I have seen car trailers with 50K show cars on them and there are aluminum hooks ($ 3.99 BiMart) holding the safety chains on. I was flagging traffic at a wreck couple years ago where a Yukon had a 2 axle 28 foot toy hauler on it had flipped after what was probably a pretty amazing fishtailing session. Of course they had passed us earlier and I had that on video.

I noticed the hitch was folded up, and mentioned it to the young police officer who did not seem to know anything about it, but seemed to want to hear what I had to say. Showed him how to find the combined GVW ratings on the vehicles, which it was way over of course, and showed him the HOLLOW, receiver that still had the 4,000 GVW sticker on it. Most time people get away with it, unless a State Motor Carrier Enforcement officer is around, OSP has a few rated officers and most counties have Motor Carrier deputies.

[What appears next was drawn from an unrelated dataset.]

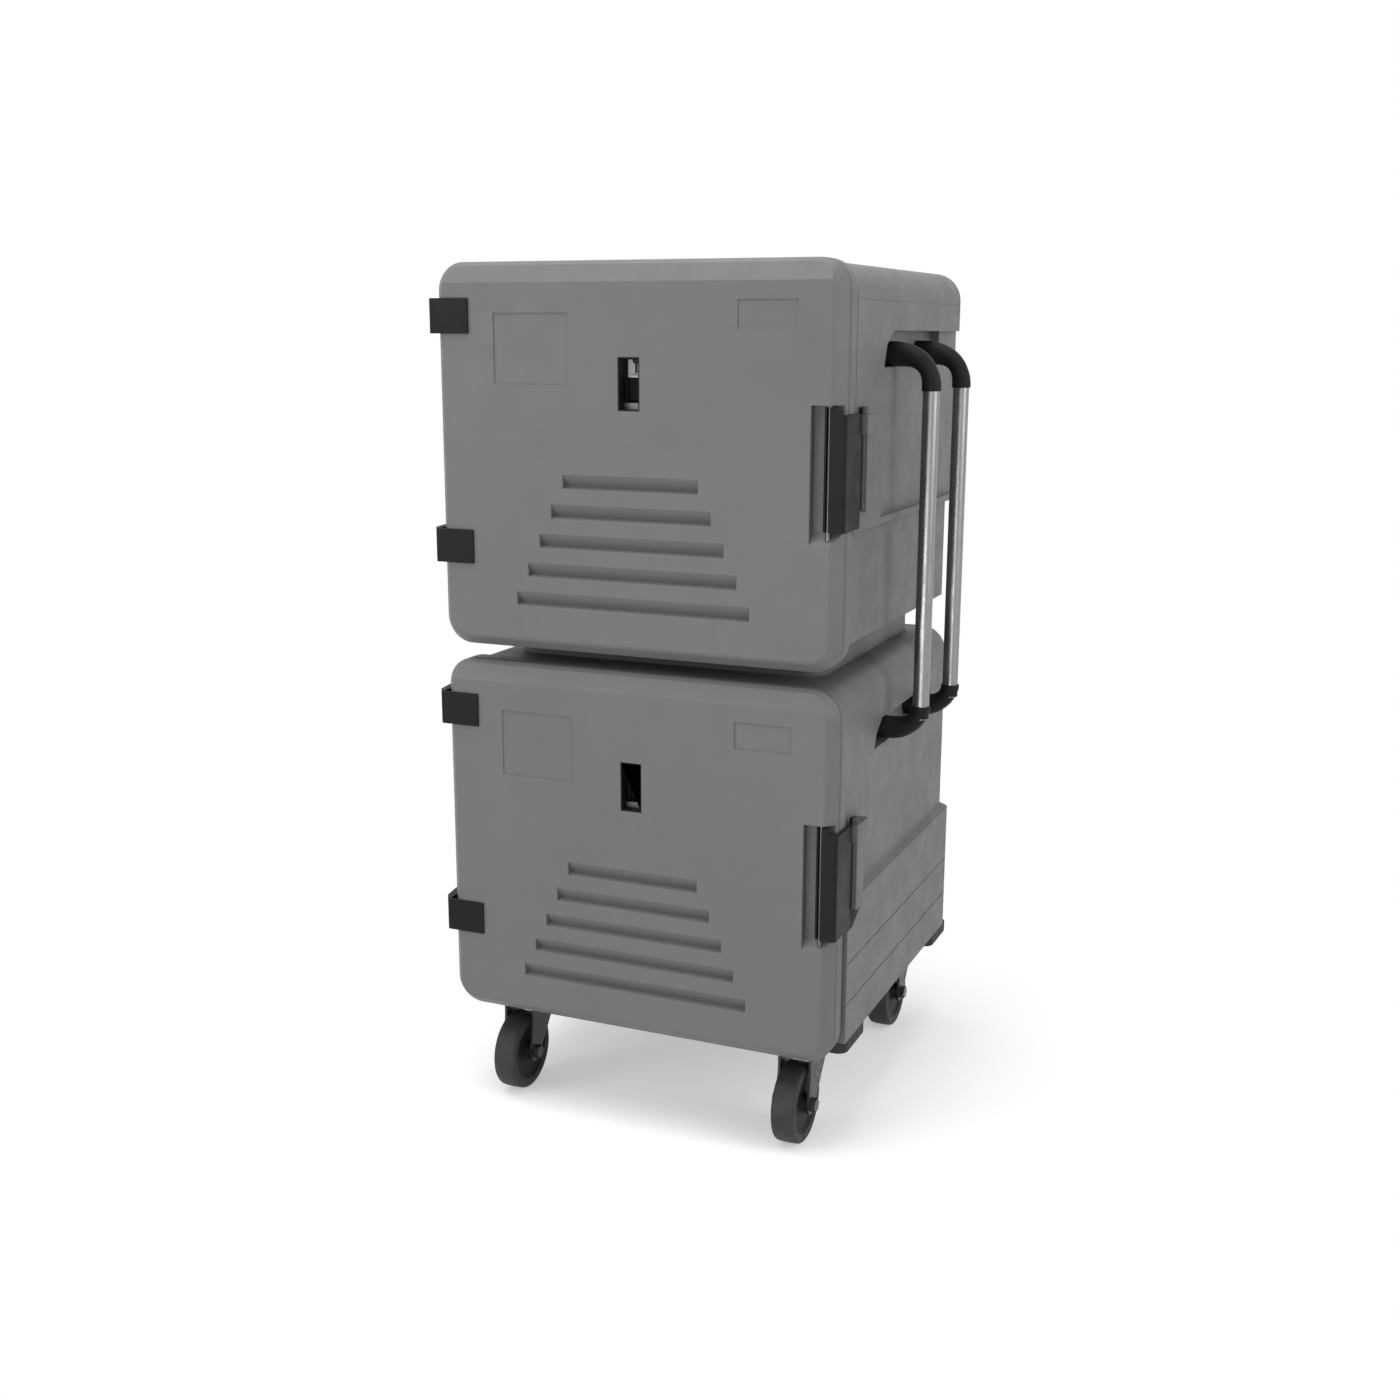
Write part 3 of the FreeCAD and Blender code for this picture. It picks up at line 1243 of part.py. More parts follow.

As far as hitches on bumper pull trailers go, they are usually very weak and after a couple of years will start to fold upwards ever so slightly. My work over the last 20 years allowed me to develop a pretty keen eye for grade variations down to 1/4 inch, and when I noticed my travel trailer had developed this bend, into the shop it went, and we straightened the tongue portion, we gusseted and reinforced across the hitch portion in three different and did the same thing to where it meet the main frame. This was not an afternoon fix or modification, but it sure felt good to get it fixed and reinforced.

If you have worked on those frames you know that cost and weight determine how they are built, certainly not strength of construction, and they are some thin azz metal. Take it on a few hunting trips and you will increase that stress and bending.